CW: This is the universal teenage experience. What is more cool? Less cool? How do you assimilate? What should you assimilate? It’s the usual things rebellious kids engage in, whether you’re Italian, Jewish, suburban, urban. Sometimes some 60 year old white woman will tell me she’s surprised that she could relate to Sag Harbor. Why bring baggage and get hung up in black identity? You wouldn’t say “I’m not a Greek warrior, yet I loved The Iliad!”
RT: Where, as an author, do you stand with nerd culture (fantasy role games, comics, films)?

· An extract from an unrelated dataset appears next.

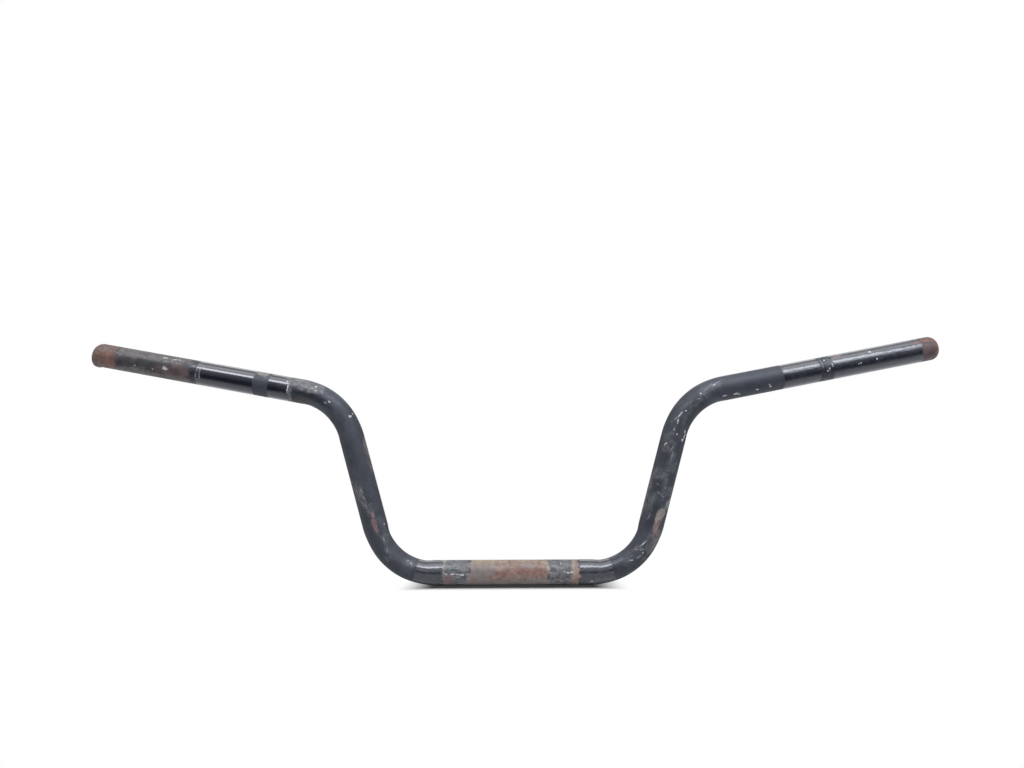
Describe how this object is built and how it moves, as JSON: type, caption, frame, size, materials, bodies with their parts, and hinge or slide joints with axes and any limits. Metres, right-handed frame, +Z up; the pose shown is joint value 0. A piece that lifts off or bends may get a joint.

CW: As a kid, I was a Marvel guy: Spiderman, X-Men, then later the seminal comic book Watchmen. These made me think and write in terms of the fantastic. After one of those school shootings, my mom said, “they played Dungeons and Dragons” and I said “well, I did for two years (laughter).” I liked staying indoors on hot sunny days and watching horror movies on TV or reading coming books. These things hold up now as fantastic landscapes for writing.
I think a lot of writers in my generation, including Junot Diaz and Colleen Gleason, grew up reading comics as enjoyment literature and we address our influence directly, pay homage to them. We are less shy about incorporating them and showing their influence; less hung up in the high and low culture argument.
RT: What inspired your novel Apex Hides the Hurt?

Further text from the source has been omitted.